Goal:
Select the lines of the records containing the word "hinge" and list them.

Stored data:
========

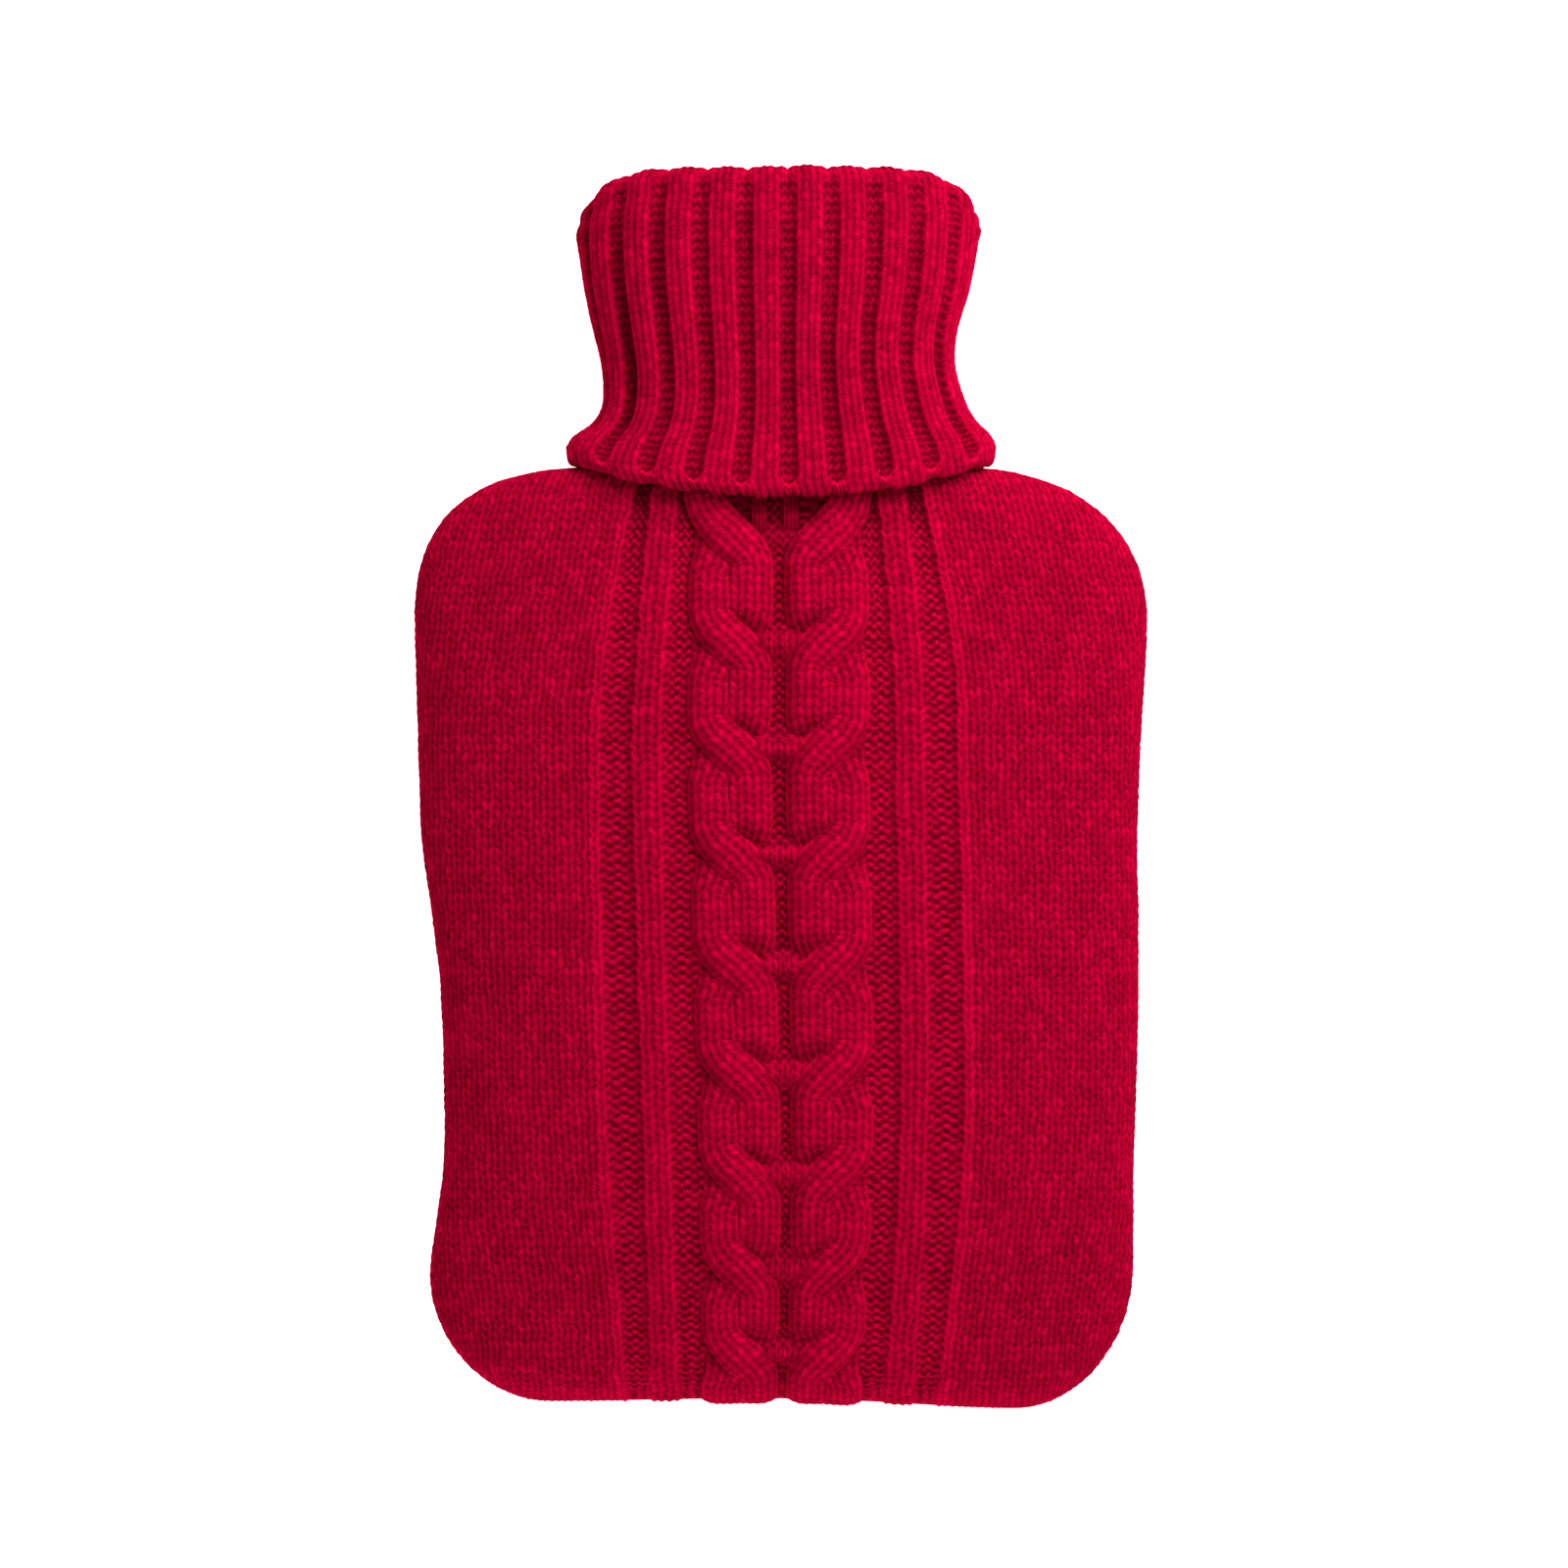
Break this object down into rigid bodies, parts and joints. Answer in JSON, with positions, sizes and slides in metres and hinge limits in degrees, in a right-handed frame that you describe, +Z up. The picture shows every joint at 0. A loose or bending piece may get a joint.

========

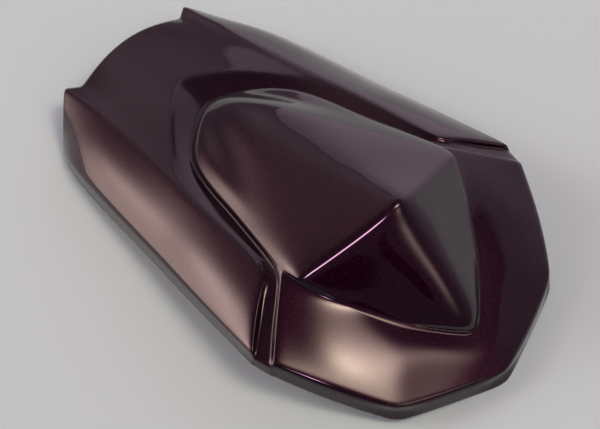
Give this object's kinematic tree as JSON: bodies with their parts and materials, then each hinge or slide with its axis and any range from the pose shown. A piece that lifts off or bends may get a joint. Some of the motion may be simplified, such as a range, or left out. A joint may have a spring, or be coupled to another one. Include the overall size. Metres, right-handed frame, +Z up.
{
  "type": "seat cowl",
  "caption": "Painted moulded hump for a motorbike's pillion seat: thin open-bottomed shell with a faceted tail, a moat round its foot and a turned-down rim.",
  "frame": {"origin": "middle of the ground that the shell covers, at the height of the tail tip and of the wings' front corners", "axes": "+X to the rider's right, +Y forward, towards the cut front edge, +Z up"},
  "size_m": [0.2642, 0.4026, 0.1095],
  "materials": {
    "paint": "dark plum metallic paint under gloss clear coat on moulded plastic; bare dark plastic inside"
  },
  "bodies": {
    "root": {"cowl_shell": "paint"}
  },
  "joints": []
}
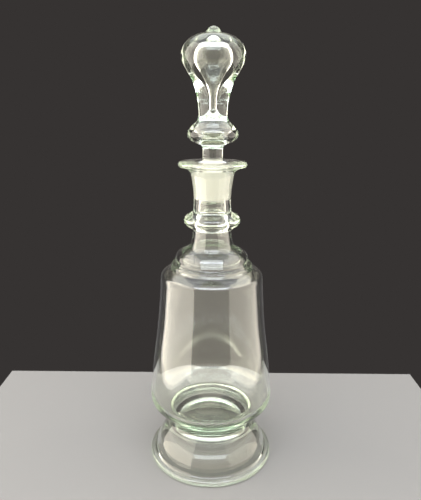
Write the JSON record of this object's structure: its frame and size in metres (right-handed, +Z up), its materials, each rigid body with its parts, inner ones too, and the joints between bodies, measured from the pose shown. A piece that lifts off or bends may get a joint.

========

Full answer:
Break this object down into rigid bodies, parts and joints. Answer in JSON, with positions, sizes and slides in metres and hinge limits in degrees, in a right-handed frame that you describe, +Z up. The picture shows every joint at 0. A loose or bending piece may get a joint.
Give this object's kinematic tree as JSON: bodies with their parts and materials, then each hinge or slide with its axis and any range from the pose shown. A piece that lifts off or bends may get a joint. Some of the motion may be simplified, such as a range, or left out. A joint may have a spring, or be coupled to another one. Include the overall size. Metres, right-handed frame, +Z up.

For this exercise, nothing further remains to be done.